El Ministerio de la Vivienda y Urbanismo de la Provincia dispuso un incremento en el valor de la cuota de las casas adjudicadas y se disparó una airada reacción de beneficiarios afectados. A juzgar por la magnitud del reclamo, reflejado en mensajes publicados en las redes sociales (el libro de quejas y escraches polirubro por excelencia de estos tiempos), se podría concluir que dicho incremento elevó el valor de los pagos mensuales a cifras onerosas. O que los porcentajes de aumento aplicados fueron abusivos. Pero la realidad es otra, totalmente diferente.
Según información proporcionada por el propio titular de la cartera, Fidel Sáenz, los aumentos dispuestos llevaron las cuotas a valores más parecidos a la financiación de un pequeño electrodoméstico que a un crédito hipotecario. Los incrementos máximos, según detalló el Ministro en su descargo, elevaron la cuota a “$3.500 en el peor de los casos, porque había cuotas que eran de $800 o $500”. Además, el funcionario señaló que en los últimos 8 años (entre 2012 y 2020) la cuota se había actualizado solo cuatro veces.

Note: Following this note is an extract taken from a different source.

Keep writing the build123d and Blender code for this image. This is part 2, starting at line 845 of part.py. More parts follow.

En un país donde la inflación anual supera largamente el 40% desde hace ya varios años, donde el acceso al crédito hipotecario está fuertemente limitado (casi suprimido), donde el costo de los alquileres muestra un incremento de más del 30% anual, pagar 3.500 pesos por la cuota de una casa es una ganga, un valor que apenas si llega a ser simbólico. Y quienes disfruta de ese beneficio de la casa propia (inalcanzable para la gran mayoría de los asalariados) y a un costo casi de fantasía, deberían reconocerse privilegiados y disfrutar de lo que tienen.

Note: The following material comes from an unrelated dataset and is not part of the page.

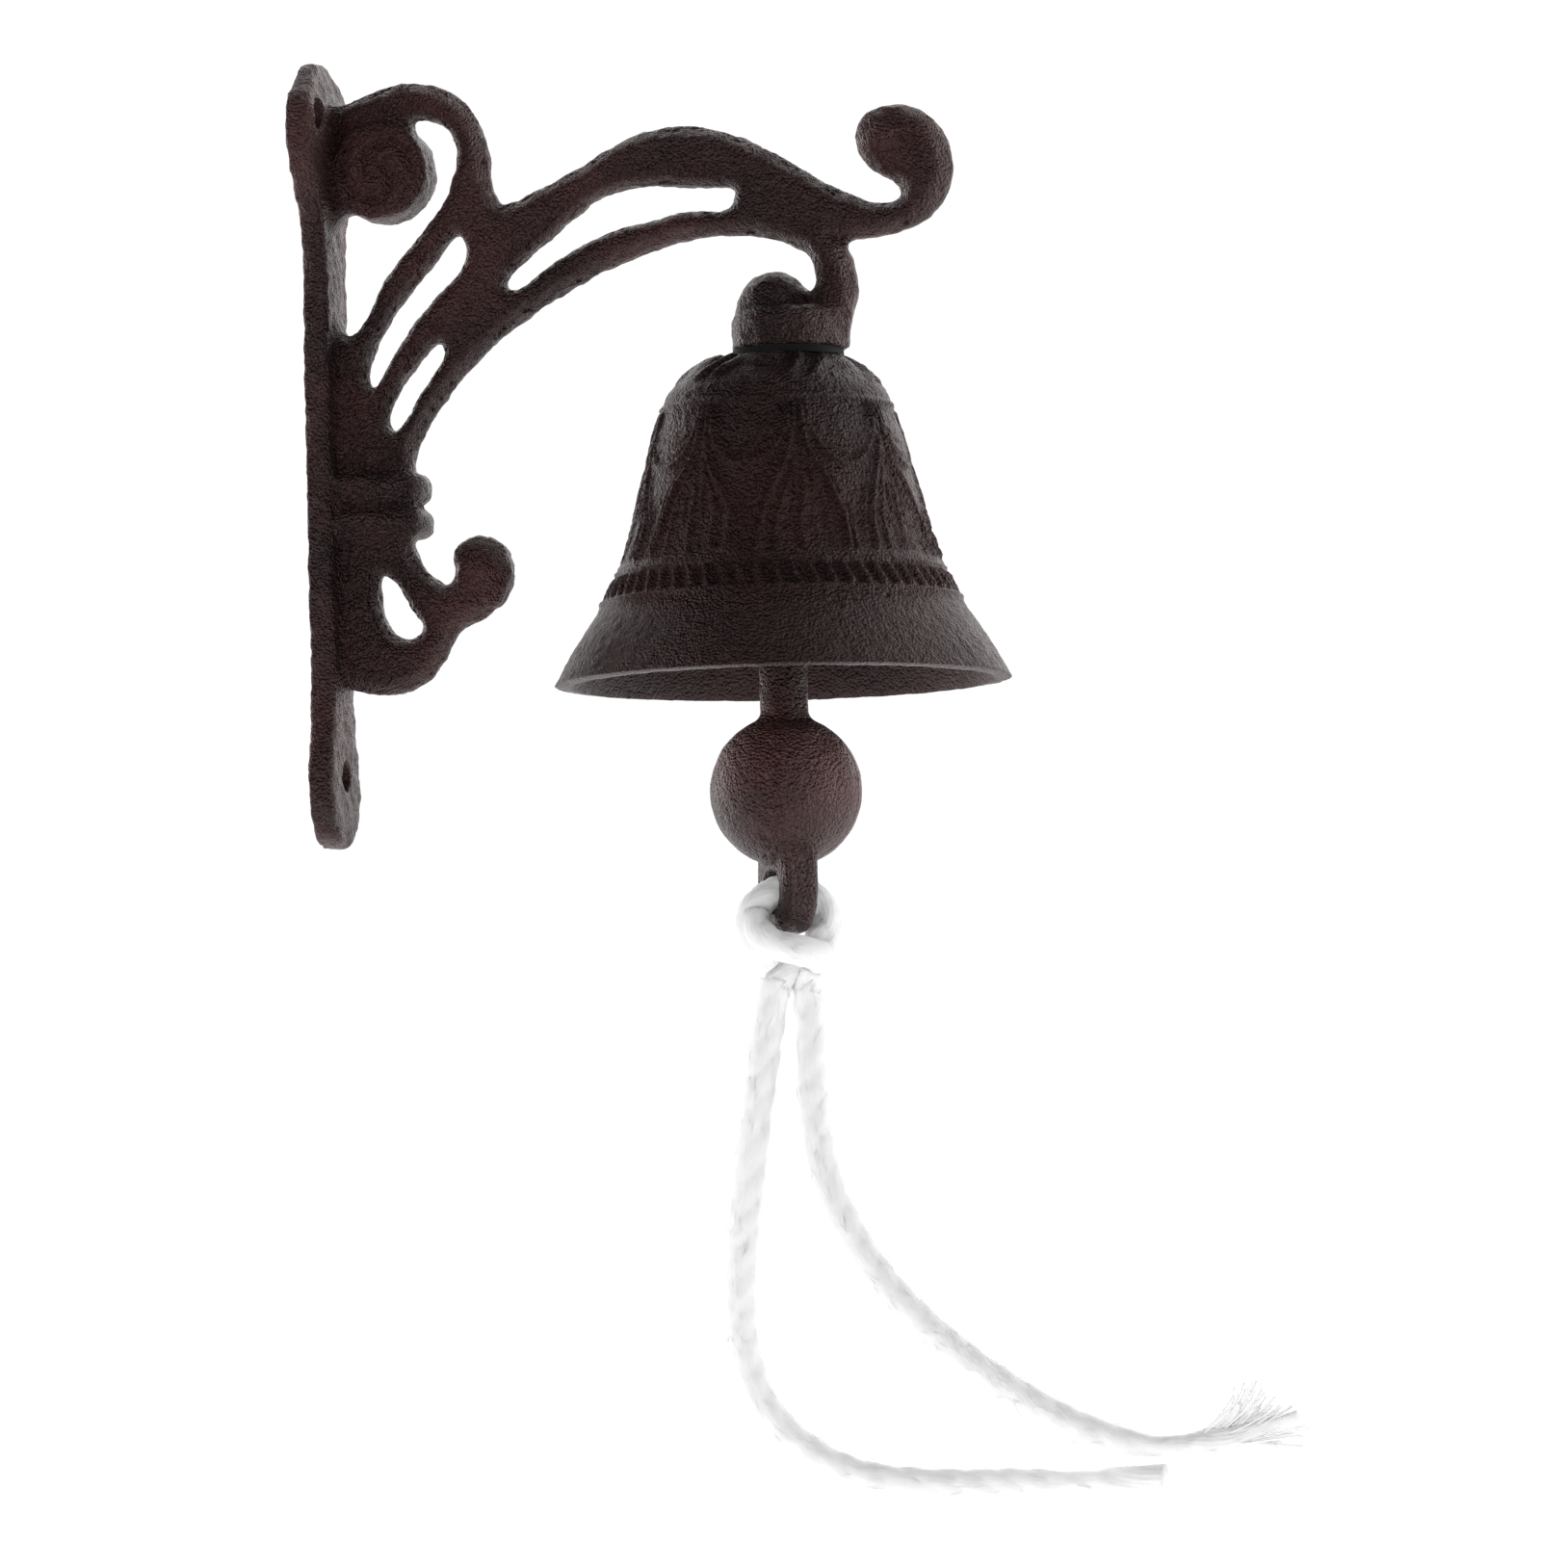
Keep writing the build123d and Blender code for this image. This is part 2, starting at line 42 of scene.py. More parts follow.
# The studio: a white sweep, a bright soft surround, and a camera a little below the bell, turned
# twelve degrees round from square on.
aim = Vector((0.0991, 0.0, -0.1435))
camera_turn, camera_rise, camera_roll = math.radians(12.0), math.radians(-4.0), math.radians(1.35)
camera_back = Vector((math.sin(camera_turn) * math.cos(camera_rise),
                      -math.cos(camera_turn) * math.cos(camera_rise), math.sin(camera_rise)))
level = (-camera_back).cross(Vector((0, 0, 1))).normalized()
upright = level.cross(-camera_back)
camera_right = level * math.cos(camera_roll) - upright * math.sin(camera_roll)
camera_up = level * math.sin(camera_roll) + upright * math.cos(camera_roll)
bpy.ops.object.camera_add()
camera = bpy.context.object
camera.name = "studio_camera"
camera_distance = 1.8
camera.matrix_world = (Matrix.Translation(aim + camera_back * camera_distance)
                       @ Matrix((camera_right, camera_up, camera_back)).transposed().to_4x4())
camera.data.sensor_width = 36.0
camera.data.lens = 199.0
camera.data.clip_end = 40.0
bpy.context.scene.camera = camera
bpy.context.scene.view_settings.view_transform = "Standard"

world = bpy.data.worlds.new("soft_surround")
world.use_nodes = True
bpy.context.scene.world = world
surround = world.node_tree.nodes["Background"]
surround.inputs["Color"].default_value = (1.0, 1.0, 1.0, 1.0)
surround.inputs["Strength"].default_value = 0.12
seen = world.node_tree.nodes.new("ShaderNodeBackground")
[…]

¿Por qué entonces tanta indignación y resistencia a un incremento exiguo? ¿Son los 3.500 pesos de la nueva cuota los que enfurecen a los beneficiarios que se quejaron? No. Detrás de semejante sobrerreacción al incremento subyace la idea de que el Estado tiene que regalar las cosas y el acostumbramiento a que lo público no cuesta y tiene que ser grátis. Es verdad que en la golpeada economía de algunas familias el insignificante incremento puede significar gravoso. Pero claramente no es la situación de la mayoría de los beneficiarios de los programas de viviendas públicas. Y aun así se resisten a pagarlo.

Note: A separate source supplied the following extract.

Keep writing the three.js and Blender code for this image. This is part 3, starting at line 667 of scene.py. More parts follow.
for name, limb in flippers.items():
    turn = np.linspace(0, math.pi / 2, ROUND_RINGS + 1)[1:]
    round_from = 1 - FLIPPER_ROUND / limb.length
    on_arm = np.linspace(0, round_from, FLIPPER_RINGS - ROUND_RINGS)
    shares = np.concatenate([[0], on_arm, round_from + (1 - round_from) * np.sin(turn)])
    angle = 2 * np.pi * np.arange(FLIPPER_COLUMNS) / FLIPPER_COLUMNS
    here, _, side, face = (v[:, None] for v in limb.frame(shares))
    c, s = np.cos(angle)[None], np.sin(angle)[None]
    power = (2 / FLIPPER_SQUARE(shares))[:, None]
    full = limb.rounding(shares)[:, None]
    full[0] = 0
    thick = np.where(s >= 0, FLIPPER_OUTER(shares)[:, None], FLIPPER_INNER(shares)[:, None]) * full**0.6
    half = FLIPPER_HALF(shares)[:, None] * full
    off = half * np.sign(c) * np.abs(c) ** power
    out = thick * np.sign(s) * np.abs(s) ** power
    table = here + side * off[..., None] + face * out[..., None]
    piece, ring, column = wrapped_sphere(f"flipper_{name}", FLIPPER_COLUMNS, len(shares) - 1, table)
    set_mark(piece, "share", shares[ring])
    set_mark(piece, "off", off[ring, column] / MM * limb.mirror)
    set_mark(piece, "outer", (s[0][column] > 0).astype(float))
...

Un sanguche con envío a domicilio cuesta no menos de 400 pesos; el pase mensual en un gimnasio puede costar hasta 2 mil pesos; la cuota de un electrodoméstico pequeño no baja de 1.500 pesos, el alquiler de una vivienda pequeña supera los 15 mil pesos; y la cuota de un automóvil, de los más baratos del mercado, no cuestan menos de 15 mil pesos. ¿Es mucho pagar 2 mil pesos por tener una vivienda propia? La respuesta es innecesaria.
A nadie se le ocurriría pedirle al comerciante que le regale su sánguche, ni que le deje entrenar en el gimnasio sin pagar. Ni nadie compraría un auto esperando que no se les cobre la cuota. Todos esos costos, iguales o hasta superiores, son asumidos y nadie los discute. Claramente lo que molesta en el incremento del IPV no es el valor de la cuota, sino quien la exige. No importa que sean 3.500, 5.000 o hasta 10 mil pesos como pagan en algunos programas de viviendas cuyos requisitos son ingresos mayores. Lo que es inadmisible, desde esa lógica de exigir todo gratis, es que sea el Estado quién pida ese pago.
En el ventajista imaginario popular, el Estado es un ente obligado a dar gratis, a quien se le puede exigir, exprimir e incumplir. Es tan fuerte esa idea (similar a la implícita en la exigencia crónica del asistencialismo) que acceder a la casa propia, sueño esquivo a la mayoría de los ciudadanos, y a un precio irrisorio, deja de ser un beneficio invaluable por el que estar agradecido. Y se vuelve una demanda que el Estado debe satisfacer sin pedir nada a cambio.
Para quien se niega a pagar esa insignificante cuota al IPV, no entra en la ecuación el hecho de que si no tuviera ese enorme privilegio estarían pagando decenas de miles de pesos en alquiler. Tampoco le interesa que el dinero que se le exige que pague, aun siendo una cuota minúscula, es necesario para sostener un sistema que debería ser solidario para garantizar que otras familias accedan al mismo beneficio. Lo único que interesa es hacer valer esa idea de que hay derecho a recibir gratis, o lo más barato que se pueda. Vivienda, servicios, educación, salud, asistencia social; todo se exige, pero gratis. Total, es el Estado.